Hopefully I got this right my friend.

I first met him many years ago when he was serving in the Australian embassy in Washington DC. He was introduced to me by a mutual American friend and his Australian wife.

I can remember that meeting clearly as my last. During our initial meeting we had a wide ranging discussion about the world, but then honed in on the issue de jure which was the joint strike fighter. By the time I had met him, I had met many of the pioneers in standing up the aircraft and the program and we discussed what I had written and what I thought about the coming of the program and its impact.

Having had the chance to work with Secretary Wynne, first as head of acquisition and then as Secretary of the Air Force, it was clear that the program was founded to create a new global capability for the United States and its allies.

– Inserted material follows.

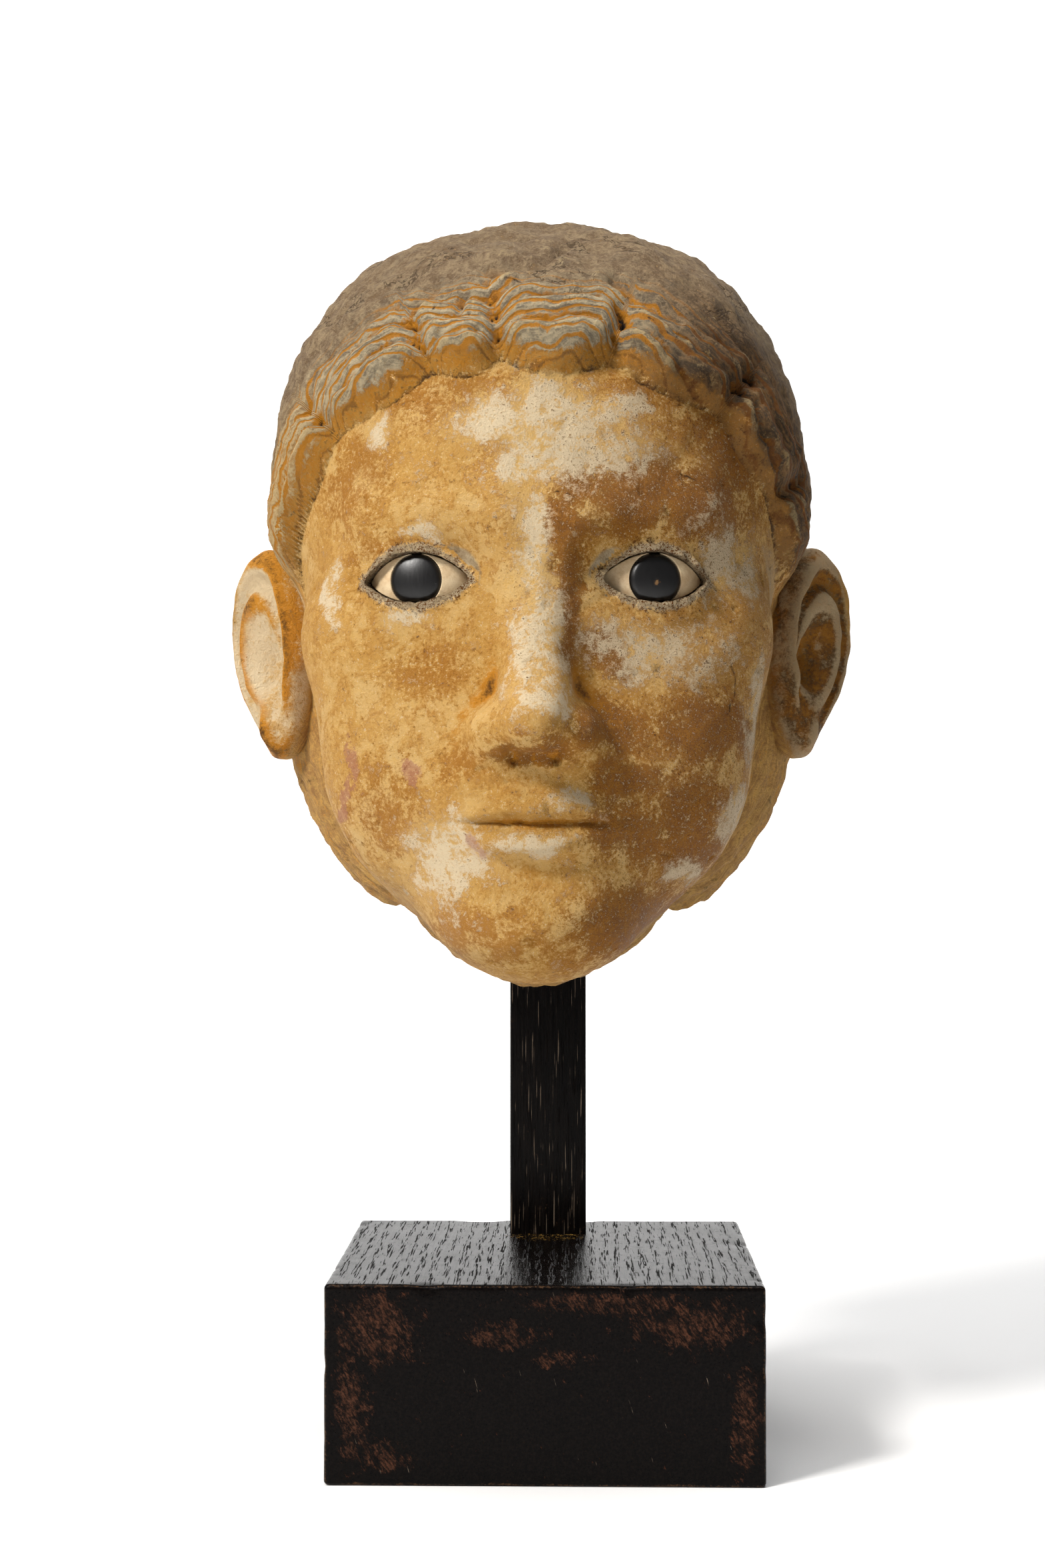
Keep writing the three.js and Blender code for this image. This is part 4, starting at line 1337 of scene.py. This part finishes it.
def pale_floor():
    """A pale floor that curves up behind. Far to the sides and in front it fades out."""
    bm = bmesh.new()
    ends = [bm.verts.new((x, -FLOOR_FRONT, 0)) for x in (-FLOOR_SIDE, FLOOR_SIDE)]
    curve_start = FLOOR_BEHIND - FLOOR_CURVE
    drawn_out(bm, [bm.edges.new(ends)], (0, FLOOR_FRONT + curve_start, 0))
    far = [e for e in bm.edges if all(v.co.y > 0 for v in e.verts)]
    bmesh.ops.spin(
        bm, geom=far, cent=(0, curve_start, FLOOR_CURVE), axis=(1, 0, 0), angle=math.radians(90),
        steps=24, use_merge=False,
    )
    top = [e for e in bm.edges if all(abs(v.co.z - FLOOR_CURVE) < 1e-4 for v in e.verts)]
    drawn_out(bm, top, (0, 0, WALL_HEIGHT))
    floor = new_piece("pale_floor", bm)
    paint = Paint("pale_floor")
    sideways = paint.axis("X").maths("ABSOLUTE").between(FADE_START, FADE_END)
    far = sideways.max((paint.axis("Y") * -1).between(FADE_START, FADE_END))
    dress(floor, paint.finish(Base_Color=(0.92, 0.92, 0.92, 1), Roughness=0.85, Alpha=1 - far))


def pale_surround():
    """A surround that looks as pale as the floor, and gives only a little light."""
    world = bpy.data.worlds.new("studio")
    world.use_nodes = True
    tree = world.node_tree
    background = tree.nodes["Background"]
    background.inputs["Color"].default_value = (1, 1, 1, 1)
    seen = tree.nodes.new("ShaderNodeLightPath")
    strength = tree.nodes.new("ShaderNodeMapRange")
    strength.inputs["To Min"].default_value = SURROUND_LIGHT
    tree.links.new(seen.outputs["Is Camera Ray"], strength.inputs["Value"])
    tree.links.new(strength.outputs["Result"], background.inputs["Strength"])
    bpy.context.scene.world = world
    bpy.context.scene.view_settings.view_transform = "Standard"


set_camera()
dress(plaster_mask(), plaster_finish())
white_stone = white_stone_finish()
black_disc = black_disc_finish()
for side, word in ((-1, "left"), (1, "right")):
    dress(eye_white(side, word), white_stone)
    dress(iris(side, word), black_disc)
dress(oak_block(), oak_finish("oak_block", along=1, block=True))
dress(oak_post(), oak_finish("oak_post", along=2))
pale_floor()
add_lights()
pale_surround()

Brendan had honed on this aspect of the program and early on got it and its importance for Australia.

We had many conversations through the years, but they always we very similar to the first one — wide-ranging, blunt, and always left me with more to think about and to puzzle over.

I am sure his many friends would say the same.

Because that was the thing about Brendan — he would ignite reflection and curry thoughts, whether you agreed with the particular point or not.

When I finally got to Australia in 2014, and kept coming back because of my involvement with the Williams Foundation, my twice a year visits — at least until I left in a hurry on March 2020 — I would have the chance to meet with him and to visit his home and be hosted by his wife and he and be in the presence of his friends, and we would have a wonderful meal and have a wide ranging conversation about Australia, the United States and the world.

The fact that this will not happen again truly saddens me.

But whatever the loss for me personally, it is an even greater loss for Australia.

Australia, like the other liberal democracies, is entering a new historical era and sorting out our way ahead is more than challenging.

This was the topic we discussed frequently by phone since my last visit to Australia, and I was very much looking forward to my next visit and meetings with Brendan.

But in a way my last published interview with him is a very good epitaph for him.

That discussion was about the need for strategic imagination for a period of historical change such as we are clearly.

This is how he described what was needed:

“We need to be ruthless in our self-analysis, about our strengths and weaknesses, and who we are. We need to have a clear sense of the range of possible futures and the various responses that we may need to make. That is why I say a crisis is a challenge to imagination, a challenge to identity before it becomes a policy or a strategy challenge.”

This was what Brendan brought to the table. He met this challenge and provided constant insight and guidance.

To think that he is no longer here is very hard to contemplate.

I have lost a friend; and Australia has lost a leader.